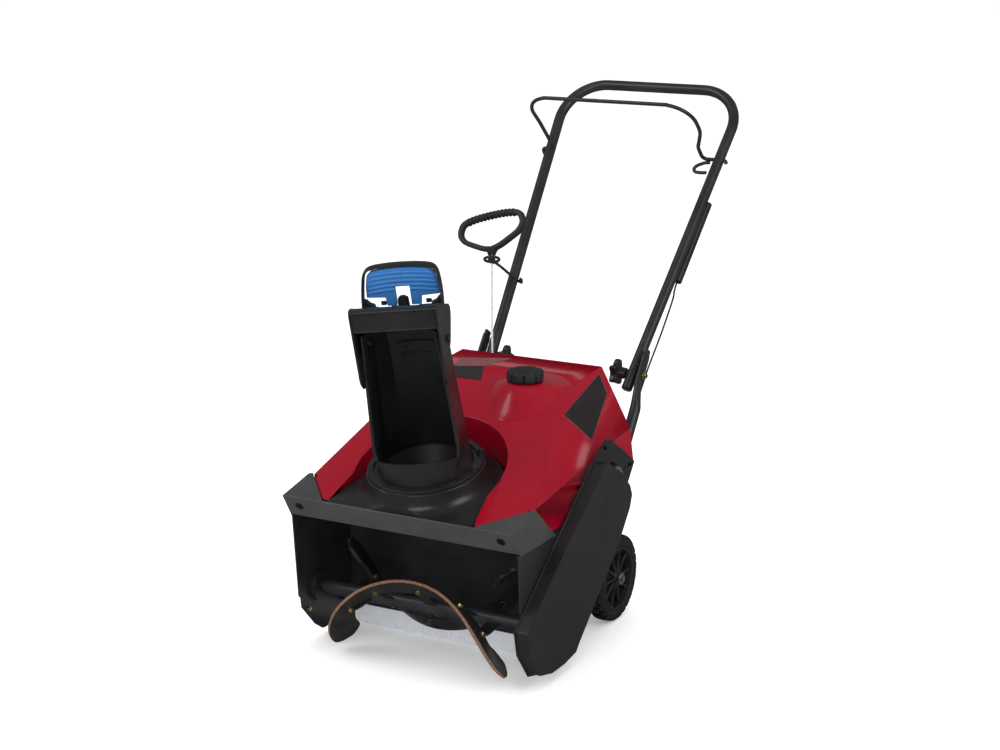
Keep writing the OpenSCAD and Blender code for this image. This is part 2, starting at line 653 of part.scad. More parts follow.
// Right half of the handle's centre line, from the foot to the middle of the grip bar
handle_half = concat([[leg_x(-34), -34, 0]],
    [for (i = [0 : 8]) let (a = -bend_a + (90 + bend_a) * i / 8)
        [bend_c.x + bend_r * cos(a), bend_c.y + bend_r * sin(a), 0]]);
module upper_handle() painted([0.08, 0.08, 0.08]) in_handle_frame() difference() {
    swept(concat(handle_half, [for (i = [len(handle_half) - 1 : -1 : 0])
        [-handle_half[i].x, handle_half[i].y, 0]]), tube_r, [0, 0, 1], 20);
    x_cyl(4.06, -220, 220);
    translate([0, bail_s, 0]) x_cyl(rod_r + 0.06, -260, 260);
}

module knob(s) mirror([s < 0 ? 1 : 0, 0, 0]) at_yz(fold_at[0], fold_at[1]) {
    x_cyl(4, 140, 206);
    x_cyl(11, 134, 148.5);
    translate([118, 0, 0]) rotate([90, 0, 90]) linear_extrude(16)
        polygon([for (a = [0 : 6 : 354]) (22.5 + 3.5 * cos(5 * a)) * [cos(a), sin(a)]]);
    x_cyl(9, 202.5, 206);
}

module knob_left() painted([0.07, 0.07, 0.07]) knob(-1);

module knob_right() painted([0.07, 0.07, 0.07]) knob(1);

bail_leg = leg_x(bail_s) - tube_r;
// One half of the bail in its own plane: bar, corner, leg, jog and pivot pin
bail_half = concat([[0, 192, 0]],
    [for (i = [0 : 8]) [128 + 58 * sin(i * 11.25), 134 + 58 * cos(i * 11.25), 0]],
    [[184, 100, 0], [168, 60, 0], [163, 44, 0], [161, 20, 0], [161.5, 8, 0], [164, 2.5, 0],
    [169, 0, 0], [bail_leg + 26, 0, 0]]);
module bail() painted([0.1, 0.1, 0.1]) in_handle_frame() translate([0, bail_s, 0])
    rotate([bail_open, 0, 0]) {
        swept(concat([for (i = [len(bail_half) - 1 : -1 : 1]) [-bail_half[i].x, bail_half[i].y, 0]],
            [for (i = [1 : len(bail_half) - 1]) bail_half[i]]), rod_r, [0, 0, 1]);
    }

module cable_sleeve() painted([0.1, 0.1, 0.1]) in_handle_frame() difference() {
    rod([leg_x(420) + 2, 420, -22], [leg_x(230) + 2, 232, -26], 9.5);
    rod([leg_x(420) + 2, 430, -21.8], [leg_x(230) + 2, 222, -26.2], 7);
}

module control_cable() painted([0.5, 0.5, 0.5]) in_handle_frame()
    swept([[leg_x(400), 426, -22.1], [leg_x(230) + 2, 224, -26.1], [182, 110, -26], [178, 30, -24]],
        1.5, [1, 0, 0]);

module rope_guide() painted([0.12, 0.12, 0.12]) {
    g = rope_top - 8 * rope_dir;
    eye = [for (i = [0 : 20]) let (a = 100 + i * 16) g + 15 * [cos(a), sin(a), 0.25 * cos(a) - 0.5 * sin(a)]];
    swept(concat([[-157, 322, 572], [-166, 318, 576], [-168, 296, 590], [-170, 262, 612]], eye),
        3, [0, 0, 1], 10);
}

module starter_grip() painted([0.07, 0.07, 0.07]) {
    translate(rope_top) rotate([0, -15.6, 0]) rotate([-26.6, 0, 0]) {
        translate([0, 0, 2]) cylinder(r1 = 8, r2 = 12, h = 9);
        translate([0, 7, 0]) rotate([90, 0, 0]) linear_extrude(14) difference() {
            polygon([[-14, 8], [14, 8], [66, 33], [80, 50], [80, 74], [70, 87], [24, 94], [-24, 94],
                [-70, 87], [-80, 74], [-80, 50], [-66, 33]]);
            polygon([[-12, 22], [12, 22], [56, 41], [67, 52], [67, 68], [58, 77], [22, 81], [-22, 81],
                [-58, 77], [-67, 68], [-67, 52], [-56, 41]]);
        }
    }
}

module starter_rope() painted([0.6, 0.6, 0.6])
    rod(rope_top - 375 * rope_dir, rope_top + 1.6 * rope_dir, 2);

side_plate_left();
side_plate_right();
rotor_housing();
scraper();
housing_bolts();
discharge_duct();
deck_panel();
front_lip();
hood();
engine_deck();
engine_block();
cylinder_head();
recoil_housing();
recoil_pulley();
fuel_tank();
fuel_cap();
muffler();
carburetor();
starter_motor();
crank_pulley();
rotor_pulley();
drive_belt();
idler_arm();
idler_pulley();
belt_cover();
cover_screws();
control_panel();
choke_knob();
primer_bulb();
ignition_key();
start_button();
power_inlet();
rotor_shaft();
rotor_frame();
rotor_paddles();
rotor_bolts();
rotor_bearings();
wheel_axle();
tyre_left();
rim_left();
tyre_right();
rim_right();
axle_bolts();
chute_ring();
ring_bolts();
chute();
deflector();
deflector_pins();
deflector_trigger();
lower_handle_left();
lower_handle_right();
upper_handle();
knob_left();
knob_right();
bail();
cable_sleeve();
control_cable();
rope_guide();
starter_grip();
starter_rope();
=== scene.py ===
"""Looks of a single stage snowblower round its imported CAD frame.

Local drawings are in millimetres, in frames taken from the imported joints; the scene is in metres.
+Z is up, -Y is the front and +X is the belt cover side. The origin is the scraper's wear edge.
"""

import json
import math

import bmesh
import bpy
from mathutils import Matrix, Vector
from mathutils.bvhtree import BVHTree


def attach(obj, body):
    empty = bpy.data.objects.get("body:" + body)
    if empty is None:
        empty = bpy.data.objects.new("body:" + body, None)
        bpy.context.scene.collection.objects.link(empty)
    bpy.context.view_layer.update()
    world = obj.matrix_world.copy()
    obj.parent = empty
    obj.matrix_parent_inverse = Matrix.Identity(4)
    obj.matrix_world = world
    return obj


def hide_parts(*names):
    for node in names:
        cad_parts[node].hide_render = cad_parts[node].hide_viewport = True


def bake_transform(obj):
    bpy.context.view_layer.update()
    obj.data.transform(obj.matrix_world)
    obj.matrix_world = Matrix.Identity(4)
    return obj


MM = 0.001
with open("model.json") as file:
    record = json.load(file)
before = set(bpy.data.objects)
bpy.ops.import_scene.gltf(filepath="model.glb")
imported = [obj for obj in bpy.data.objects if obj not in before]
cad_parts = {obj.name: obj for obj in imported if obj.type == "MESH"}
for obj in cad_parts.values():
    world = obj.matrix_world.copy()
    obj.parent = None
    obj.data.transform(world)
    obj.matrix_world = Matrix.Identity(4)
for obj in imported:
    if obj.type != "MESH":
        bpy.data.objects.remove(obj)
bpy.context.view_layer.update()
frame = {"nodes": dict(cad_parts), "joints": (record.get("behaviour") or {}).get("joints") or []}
NODES = frame["nodes"]
JOINTS = {j["name"]: j for j in frame["joints"]}


# ---------- frames ----------
def local_frame(origin, x, z):
    """Matrix from millimetres in a frame with these x and z directions to metres in the row frame."""
    z = Vector(z).normalized()
    x = Vector(x)
    x = (x - x.dot(z) * z).normalized()
    turn = Matrix((x, z.cross(x), z)).transposed().to_4x4()
    turn.translation = Vector(origin)
    return turn @ Matrix.Scale(MM, 4)


def joint_at(name):
    return Vector(JOINTS[name]["pos_m"])


def joint_axis(name):
    return Vector(JOINTS[name]["axis"])


X_AXIS = Vector((1, 0, 0))
# Way up the handle legs, in the centre plane
leg_way = (joint_at("bail_swing") - joint_at("handle_fold")).normalized()
leg_way.x = 0
# CHUTE and CAP have x along the tilt axis and z along the turn axis; HANDLE has y up the legs and z forwards.
CHUTE = local_frame(joint_at("chute_turn"), joint_axis("deflector_tilt"), joint_axis("chute_turn"))
CAP = local_frame(joint_at("deflector_tilt"), joint_axis("deflector_tilt"), joint_axis("chute_turn"))
RING = local_frame(joint_at("chute_turn"), X_AXIS, joint_axis("chute_turn"))
HANDLE = local_frame(joint_at("handle_fold"), X_AXIS, X_AXIS.cross(leg_way))
BAIL = local_frame(joint_at("bail_swing"), X_AXIS, -leg_way)
ROTOR = local_frame(joint_at("rotor_spin"), X_AXIS, (0, 0, 1))
# On the ground below the wheel axle, square to the row frame
AXLE = local_frame((0, joint_at("wheel_left_spin").y, 0), X_AXIS, (0, 0, 1))
# Top of the starter rope, where the grip's neck starts
ROPE_TOP = Vector((-171, 219, 646))
GRIP = local_frame(AXLE @ ROPE_TOP, (0.963, 0, 0.27), joint_axis("starter_pull"))
HOOD_TREE = BVHTree.FromPolygons([v.co for v in NODES["hood"].data.vertices],
                                 [p.vertices for p in NODES["hood"].data.polygons])


# ---------- materials ----------
def node_tree(name):
    mat = bpy.data.materials.new(name)
    mat.use_nodes = True
    tree = mat.node_tree
    return mat, tree, tree.nodes["Principled BSDF"]


def noise(tree, scale, detail, rough):
    coords = tree.nodes.new("ShaderNodeTexCoord")
    tex = tree.nodes.new("ShaderNodeTexNoise")
    tex.inputs["Scale"].default_value = scale
    tex.inputs["Detail"].default_value = detail
    tex.inputs["Roughness"].default_value = rough
    tree.links.new(coords.outputs["Object"], tex.inputs["Vector"])
    return tex.outputs["Fac"]


def spread(tree, value, low, high, start=0.3, end=0.7):
    """Maps a texture value from start..end to low..high."""
    node = tree.nodes.new("ShaderNodeMapRange")
    node.inputs["From Min"].default_value = start
    node.inputs["From Max"].default_value = end
    node.inputs["To Min"].default_value = low
    node.inputs["To Max"].default_value = high
    tree.links.new(value, node.inputs["Value"])
    return node.outputs["Result"]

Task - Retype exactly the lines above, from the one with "side_plate_left();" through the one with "if empty is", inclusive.

Right answer -
side_plate_left();
side_plate_right();
rotor_housing();
scraper();
housing_bolts();
discharge_duct();
deck_panel();
front_lip();
hood();
engine_deck();
engine_block();
cylinder_head();
recoil_housing();
recoil_pulley();
fuel_tank();
fuel_cap();
muffler();
carburetor();
starter_motor();
crank_pulley();
rotor_pulley();
drive_belt();
idler_arm();
idler_pulley();
belt_cover();
cover_screws();
control_panel();
choke_knob();
primer_bulb();
ignition_key();
start_button();
power_inlet();
rotor_shaft();
rotor_frame();
rotor_paddles();
rotor_bolts();
rotor_bearings();
wheel_axle();
tyre_left();
rim_left();
tyre_right();
rim_right();
axle_bolts();
chute_ring();
ring_bolts();
chute();
deflector();
deflector_pins();
deflector_trigger();
lower_handle_left();
lower_handle_right();
upper_handle();
knob_left();
knob_right();
bail();
cable_sleeve();
control_cable();
rope_guide();
starter_grip();
starter_rope();
=== scene.py ===
"""Looks of a single stage snowblower round its imported CAD frame.

Local drawings are in millimetres, in frames taken from the imported joints; the scene is in metres.
+Z is up, -Y is the front and +X is the belt cover side. The origin is the scraper's wear edge.
"""

import json
import math

import bmesh
import bpy
from mathutils import Matrix, Vector
from mathutils.bvhtree import BVHTree


def attach(obj, body):
    empty = bpy.data.objects.get("body:" + body)
    if empty is None:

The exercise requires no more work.